=== Directions ===
Using the listing below, copy exactly the lines from the one containing "parallel_key = key_blank() - tapped_hole()" to the one containing "cad_parts[node].hide_render = cad_parts[node].hide_viewport", both lines included, and no others.

=== Supplied information ===
--- --- ---

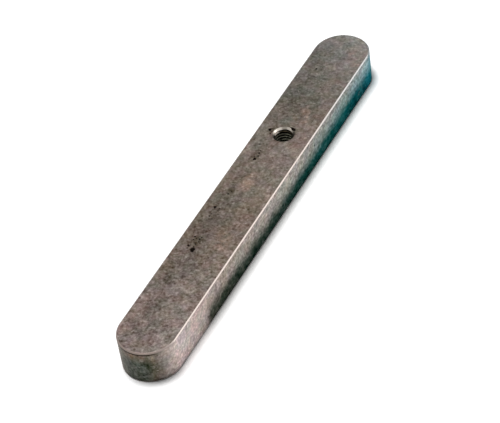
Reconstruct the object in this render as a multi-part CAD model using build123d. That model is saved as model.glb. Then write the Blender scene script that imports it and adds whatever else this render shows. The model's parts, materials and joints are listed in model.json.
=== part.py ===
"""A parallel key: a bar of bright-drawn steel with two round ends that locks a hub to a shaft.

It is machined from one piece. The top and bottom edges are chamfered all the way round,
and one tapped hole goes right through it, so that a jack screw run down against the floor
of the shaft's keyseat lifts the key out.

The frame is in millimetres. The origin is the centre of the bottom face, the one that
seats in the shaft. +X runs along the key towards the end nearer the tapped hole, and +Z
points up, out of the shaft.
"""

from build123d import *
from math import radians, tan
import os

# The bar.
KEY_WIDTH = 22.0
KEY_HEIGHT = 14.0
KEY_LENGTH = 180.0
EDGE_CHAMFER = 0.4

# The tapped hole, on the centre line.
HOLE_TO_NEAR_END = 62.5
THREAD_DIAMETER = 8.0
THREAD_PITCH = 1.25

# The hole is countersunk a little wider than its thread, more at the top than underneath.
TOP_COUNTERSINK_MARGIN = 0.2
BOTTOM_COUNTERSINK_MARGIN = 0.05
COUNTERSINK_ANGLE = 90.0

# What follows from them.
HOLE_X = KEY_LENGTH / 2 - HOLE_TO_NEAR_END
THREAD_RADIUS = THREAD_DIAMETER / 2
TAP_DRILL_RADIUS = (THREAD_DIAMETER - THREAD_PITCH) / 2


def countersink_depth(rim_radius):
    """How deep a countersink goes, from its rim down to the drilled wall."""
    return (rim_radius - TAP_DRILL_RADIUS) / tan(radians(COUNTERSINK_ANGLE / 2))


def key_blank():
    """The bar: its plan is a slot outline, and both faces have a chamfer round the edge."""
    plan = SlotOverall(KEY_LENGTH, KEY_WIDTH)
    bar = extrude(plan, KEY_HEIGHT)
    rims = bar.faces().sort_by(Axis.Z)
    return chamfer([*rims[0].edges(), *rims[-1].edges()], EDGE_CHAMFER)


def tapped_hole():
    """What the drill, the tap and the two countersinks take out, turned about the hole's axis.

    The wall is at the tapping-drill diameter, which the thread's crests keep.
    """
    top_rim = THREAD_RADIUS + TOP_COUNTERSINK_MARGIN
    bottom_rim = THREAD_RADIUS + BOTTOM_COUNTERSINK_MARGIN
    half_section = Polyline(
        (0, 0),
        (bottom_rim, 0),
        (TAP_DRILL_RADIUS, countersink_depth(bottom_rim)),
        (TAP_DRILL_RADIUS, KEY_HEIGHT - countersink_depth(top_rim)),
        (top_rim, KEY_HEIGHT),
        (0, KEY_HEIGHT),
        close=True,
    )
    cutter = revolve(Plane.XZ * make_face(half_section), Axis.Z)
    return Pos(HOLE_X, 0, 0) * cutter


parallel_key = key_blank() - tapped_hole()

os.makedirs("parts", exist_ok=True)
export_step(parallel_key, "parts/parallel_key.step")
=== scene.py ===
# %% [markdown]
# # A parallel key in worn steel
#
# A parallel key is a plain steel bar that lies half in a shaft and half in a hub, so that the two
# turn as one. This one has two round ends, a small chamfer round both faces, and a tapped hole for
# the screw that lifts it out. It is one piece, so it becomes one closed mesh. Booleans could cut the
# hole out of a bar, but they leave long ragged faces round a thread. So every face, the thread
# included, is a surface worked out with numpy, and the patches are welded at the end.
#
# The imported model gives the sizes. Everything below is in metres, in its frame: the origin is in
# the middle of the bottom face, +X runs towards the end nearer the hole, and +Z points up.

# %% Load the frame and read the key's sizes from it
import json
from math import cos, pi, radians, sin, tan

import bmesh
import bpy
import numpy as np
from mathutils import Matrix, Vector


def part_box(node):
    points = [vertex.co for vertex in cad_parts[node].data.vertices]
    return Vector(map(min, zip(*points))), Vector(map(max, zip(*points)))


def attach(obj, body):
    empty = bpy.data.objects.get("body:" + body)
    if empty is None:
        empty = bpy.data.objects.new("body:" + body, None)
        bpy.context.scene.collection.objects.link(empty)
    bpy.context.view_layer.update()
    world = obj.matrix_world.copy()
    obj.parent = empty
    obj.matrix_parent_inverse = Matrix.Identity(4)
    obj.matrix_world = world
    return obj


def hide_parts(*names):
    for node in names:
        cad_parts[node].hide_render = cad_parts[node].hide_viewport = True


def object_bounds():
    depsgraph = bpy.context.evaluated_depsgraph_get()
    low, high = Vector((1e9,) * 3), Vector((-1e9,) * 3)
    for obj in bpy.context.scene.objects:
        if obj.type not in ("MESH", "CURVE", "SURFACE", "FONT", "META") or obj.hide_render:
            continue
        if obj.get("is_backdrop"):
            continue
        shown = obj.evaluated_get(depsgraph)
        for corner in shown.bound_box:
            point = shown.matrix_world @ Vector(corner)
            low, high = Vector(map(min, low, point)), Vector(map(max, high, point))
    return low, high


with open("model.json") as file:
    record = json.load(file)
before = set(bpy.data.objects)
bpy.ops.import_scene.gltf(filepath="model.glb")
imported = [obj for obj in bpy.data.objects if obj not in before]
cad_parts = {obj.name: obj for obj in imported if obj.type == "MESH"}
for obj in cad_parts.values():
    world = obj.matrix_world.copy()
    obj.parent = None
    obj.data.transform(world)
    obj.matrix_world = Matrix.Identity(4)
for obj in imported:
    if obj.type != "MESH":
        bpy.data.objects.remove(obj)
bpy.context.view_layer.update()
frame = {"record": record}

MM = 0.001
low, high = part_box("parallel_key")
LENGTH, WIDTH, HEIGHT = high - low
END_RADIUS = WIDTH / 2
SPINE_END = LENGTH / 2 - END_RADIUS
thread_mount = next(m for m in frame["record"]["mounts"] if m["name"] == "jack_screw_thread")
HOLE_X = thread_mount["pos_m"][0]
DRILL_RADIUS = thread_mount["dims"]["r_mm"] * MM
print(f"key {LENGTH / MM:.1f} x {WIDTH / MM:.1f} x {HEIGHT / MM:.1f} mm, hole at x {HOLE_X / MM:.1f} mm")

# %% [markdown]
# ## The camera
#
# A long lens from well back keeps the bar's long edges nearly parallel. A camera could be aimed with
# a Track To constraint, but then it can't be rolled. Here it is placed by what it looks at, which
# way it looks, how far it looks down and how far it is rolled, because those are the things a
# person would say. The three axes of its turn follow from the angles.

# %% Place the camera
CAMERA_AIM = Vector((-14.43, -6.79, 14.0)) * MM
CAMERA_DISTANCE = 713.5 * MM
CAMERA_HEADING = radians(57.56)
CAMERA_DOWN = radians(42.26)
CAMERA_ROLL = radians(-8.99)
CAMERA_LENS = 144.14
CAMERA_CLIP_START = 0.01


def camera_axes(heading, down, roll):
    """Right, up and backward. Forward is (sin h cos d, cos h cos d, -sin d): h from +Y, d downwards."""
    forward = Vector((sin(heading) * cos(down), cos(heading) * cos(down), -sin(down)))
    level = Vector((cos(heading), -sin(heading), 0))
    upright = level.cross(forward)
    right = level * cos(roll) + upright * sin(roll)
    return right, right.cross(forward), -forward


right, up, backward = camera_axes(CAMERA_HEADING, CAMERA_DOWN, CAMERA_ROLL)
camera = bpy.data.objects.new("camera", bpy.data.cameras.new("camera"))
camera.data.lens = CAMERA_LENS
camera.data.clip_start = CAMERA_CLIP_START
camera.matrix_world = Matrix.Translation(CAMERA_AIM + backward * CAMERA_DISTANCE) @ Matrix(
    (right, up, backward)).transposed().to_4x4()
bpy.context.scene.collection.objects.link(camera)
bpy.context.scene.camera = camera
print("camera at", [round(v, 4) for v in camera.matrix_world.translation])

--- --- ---

=== Solution to this exercise ===
parallel_key = key_blank() - tapped_hole()

os.makedirs("parts", exist_ok=True)
export_step(parallel_key, "parts/parallel_key.step")
=== scene.py ===
# %% [markdown]
# # A parallel key in worn steel
#
# A parallel key is a plain steel bar that lies half in a shaft and half in a hub, so that the two
# turn as one. This one has two round ends, a small chamfer round both faces, and a tapped hole for
# the screw that lifts it out. It is one piece, so it becomes one closed mesh. Booleans could cut the
# hole out of a bar, but they leave long ragged faces round a thread. So every face, the thread
# included, is a surface worked out with numpy, and the patches are welded at the end.
#
# The imported model gives the sizes. Everything below is in metres, in its frame: the origin is in
# the middle of the bottom face, +X runs towards the end nearer the hole, and +Z points up.

# %% Load the frame and read the key's sizes from it
import json
from math import cos, pi, radians, sin, tan

import bmesh
import bpy
import numpy as np
from mathutils import Matrix, Vector


def part_box(node):
    points = [vertex.co for vertex in cad_parts[node].data.vertices]
    return Vector(map(min, zip(*points))), Vector(map(max, zip(*points)))


def attach(obj, body):
    empty = bpy.data.objects.get("body:" + body)
    if empty is None:
        empty = bpy.data.objects.new("body:" + body, None)
        bpy.context.scene.collection.objects.link(empty)
    bpy.context.view_layer.update()
    world = obj.matrix_world.copy()
    obj.parent = empty
    obj.matrix_parent_inverse = Matrix.Identity(4)
    obj.matrix_world = world
    return obj


def hide_parts(*names):
    for node in names:
        cad_parts[node].hide_render = cad_parts[node].hide_viewport = True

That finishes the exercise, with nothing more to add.